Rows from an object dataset
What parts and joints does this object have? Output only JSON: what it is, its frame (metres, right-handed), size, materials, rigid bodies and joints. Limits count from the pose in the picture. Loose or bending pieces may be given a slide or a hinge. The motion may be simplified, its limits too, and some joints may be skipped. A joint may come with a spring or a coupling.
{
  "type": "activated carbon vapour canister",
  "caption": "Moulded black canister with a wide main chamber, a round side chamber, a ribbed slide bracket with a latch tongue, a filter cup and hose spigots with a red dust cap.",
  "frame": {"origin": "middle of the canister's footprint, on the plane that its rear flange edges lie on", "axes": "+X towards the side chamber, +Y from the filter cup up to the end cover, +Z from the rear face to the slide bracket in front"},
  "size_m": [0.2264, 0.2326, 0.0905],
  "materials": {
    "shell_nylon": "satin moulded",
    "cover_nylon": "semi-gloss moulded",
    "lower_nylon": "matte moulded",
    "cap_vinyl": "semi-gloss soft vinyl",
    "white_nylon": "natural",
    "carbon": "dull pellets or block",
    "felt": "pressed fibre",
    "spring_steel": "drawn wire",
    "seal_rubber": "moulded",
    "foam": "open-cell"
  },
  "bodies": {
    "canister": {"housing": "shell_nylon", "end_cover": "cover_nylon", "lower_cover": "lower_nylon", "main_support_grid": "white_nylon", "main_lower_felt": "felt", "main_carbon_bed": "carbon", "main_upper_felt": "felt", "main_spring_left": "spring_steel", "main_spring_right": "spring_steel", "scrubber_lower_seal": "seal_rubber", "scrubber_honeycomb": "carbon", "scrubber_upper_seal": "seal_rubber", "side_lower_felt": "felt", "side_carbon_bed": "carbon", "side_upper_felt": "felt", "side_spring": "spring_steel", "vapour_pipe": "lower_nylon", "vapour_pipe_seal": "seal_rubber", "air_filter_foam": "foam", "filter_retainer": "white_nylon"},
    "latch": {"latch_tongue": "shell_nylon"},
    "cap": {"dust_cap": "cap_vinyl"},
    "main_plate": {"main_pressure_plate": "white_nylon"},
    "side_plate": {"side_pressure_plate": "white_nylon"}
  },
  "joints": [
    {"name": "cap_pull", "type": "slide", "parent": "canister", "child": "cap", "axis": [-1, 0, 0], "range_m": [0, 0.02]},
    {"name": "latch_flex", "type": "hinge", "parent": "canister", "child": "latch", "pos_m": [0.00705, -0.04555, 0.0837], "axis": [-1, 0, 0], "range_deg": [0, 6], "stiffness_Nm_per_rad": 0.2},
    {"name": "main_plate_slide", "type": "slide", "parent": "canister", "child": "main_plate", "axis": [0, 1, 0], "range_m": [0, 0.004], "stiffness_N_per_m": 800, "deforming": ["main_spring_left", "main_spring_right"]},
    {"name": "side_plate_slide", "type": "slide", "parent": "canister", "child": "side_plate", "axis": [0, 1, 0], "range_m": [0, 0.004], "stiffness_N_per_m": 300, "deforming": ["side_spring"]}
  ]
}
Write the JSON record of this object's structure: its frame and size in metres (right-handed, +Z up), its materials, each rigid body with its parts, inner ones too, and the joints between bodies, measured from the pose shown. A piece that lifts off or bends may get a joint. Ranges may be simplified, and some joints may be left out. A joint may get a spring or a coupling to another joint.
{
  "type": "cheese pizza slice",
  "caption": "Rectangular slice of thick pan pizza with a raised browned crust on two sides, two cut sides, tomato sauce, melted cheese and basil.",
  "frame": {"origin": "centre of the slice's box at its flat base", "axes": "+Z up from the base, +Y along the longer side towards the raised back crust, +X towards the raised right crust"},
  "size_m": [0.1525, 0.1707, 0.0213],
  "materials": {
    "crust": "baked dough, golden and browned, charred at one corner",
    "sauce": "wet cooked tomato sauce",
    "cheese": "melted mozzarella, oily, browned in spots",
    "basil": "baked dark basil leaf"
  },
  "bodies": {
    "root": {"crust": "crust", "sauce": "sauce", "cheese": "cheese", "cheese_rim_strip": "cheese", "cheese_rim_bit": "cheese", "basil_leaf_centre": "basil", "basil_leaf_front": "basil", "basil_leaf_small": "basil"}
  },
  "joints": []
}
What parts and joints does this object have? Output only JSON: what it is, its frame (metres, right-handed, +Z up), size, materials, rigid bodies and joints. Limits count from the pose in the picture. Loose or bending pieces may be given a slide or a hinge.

==

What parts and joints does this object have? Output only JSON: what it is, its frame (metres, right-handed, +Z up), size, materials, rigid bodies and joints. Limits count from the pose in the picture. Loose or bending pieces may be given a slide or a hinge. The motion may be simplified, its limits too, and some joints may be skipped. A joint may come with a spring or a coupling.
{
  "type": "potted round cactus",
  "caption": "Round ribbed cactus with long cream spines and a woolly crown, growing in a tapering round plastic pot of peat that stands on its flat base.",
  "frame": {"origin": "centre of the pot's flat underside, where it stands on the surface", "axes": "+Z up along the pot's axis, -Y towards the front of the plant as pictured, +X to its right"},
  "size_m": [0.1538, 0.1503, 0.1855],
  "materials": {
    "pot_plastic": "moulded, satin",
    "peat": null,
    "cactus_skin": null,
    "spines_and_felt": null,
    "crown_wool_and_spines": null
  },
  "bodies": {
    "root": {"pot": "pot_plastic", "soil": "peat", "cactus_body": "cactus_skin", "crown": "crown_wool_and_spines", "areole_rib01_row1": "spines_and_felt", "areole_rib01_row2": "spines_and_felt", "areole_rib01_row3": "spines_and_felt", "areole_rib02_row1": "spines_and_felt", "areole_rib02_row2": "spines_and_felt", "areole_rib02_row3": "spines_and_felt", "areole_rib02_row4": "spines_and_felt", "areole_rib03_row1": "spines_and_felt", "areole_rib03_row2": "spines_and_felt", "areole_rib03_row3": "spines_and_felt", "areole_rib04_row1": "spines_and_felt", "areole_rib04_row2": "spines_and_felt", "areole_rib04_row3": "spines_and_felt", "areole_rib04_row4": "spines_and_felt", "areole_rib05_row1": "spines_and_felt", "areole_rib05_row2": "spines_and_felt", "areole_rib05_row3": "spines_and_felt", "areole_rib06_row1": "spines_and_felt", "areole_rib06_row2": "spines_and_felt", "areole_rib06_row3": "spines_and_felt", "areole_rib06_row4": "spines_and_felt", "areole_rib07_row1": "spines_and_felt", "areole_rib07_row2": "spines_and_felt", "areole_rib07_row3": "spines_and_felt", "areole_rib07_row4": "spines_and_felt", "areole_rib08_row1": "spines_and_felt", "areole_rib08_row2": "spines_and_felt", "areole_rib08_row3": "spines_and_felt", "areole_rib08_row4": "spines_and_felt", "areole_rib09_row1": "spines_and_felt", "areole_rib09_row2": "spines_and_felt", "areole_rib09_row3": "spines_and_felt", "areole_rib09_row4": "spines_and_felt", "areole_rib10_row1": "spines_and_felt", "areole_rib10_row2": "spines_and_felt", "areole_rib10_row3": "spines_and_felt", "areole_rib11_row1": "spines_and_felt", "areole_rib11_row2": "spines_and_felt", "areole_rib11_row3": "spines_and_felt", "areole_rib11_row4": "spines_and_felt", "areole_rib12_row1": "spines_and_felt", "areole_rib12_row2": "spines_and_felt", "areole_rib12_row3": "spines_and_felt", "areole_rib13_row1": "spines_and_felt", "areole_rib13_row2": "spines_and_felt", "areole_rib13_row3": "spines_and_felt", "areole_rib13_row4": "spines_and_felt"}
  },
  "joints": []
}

* **GOAL**:
Search the lines for the string "pose" and copy every line that has it.

* **THE COMPLETED TASK**:
What parts and joints does this object have? Output only JSON: what it is, its frame (metres, right-handed), size, materials, rigid bodies and joints. Limits count from the pose in the picture. Loose or bending pieces may be given a slide or a hinge. The motion may be simplified, its limits too, and some joints may be skipped. A joint may come with a spring or a coupling.
Write the JSON record of this object's structure: its frame and size in metres (right-handed, +Z up), its materials, each rigid body with its parts, inner ones too, and the joints between bodies, measured from the pose shown. A piece that lifts off or bends may get a joint. Ranges may be simplified, and some joints may be left out. A joint may get a spring or a coupling to another joint.
What parts and joints does this object have? Output only JSON: what it is, its frame (metres, right-handed, +Z up), size, materials, rigid bodies and joints. Limits count from the pose in the picture. Loose or bending pieces may be given a slide or a hinge.
What parts and joints does this object have? Output only JSON: what it is, its frame (metres, right-handed, +Z up), size, materials, rigid bodies and joints. Limits count from the pose in the picture. Loose or bending pieces may be given a slide or a hinge. The motion may be simplified, its limits too, and some joints may be skipped. A joint may come with a spring or a coupling.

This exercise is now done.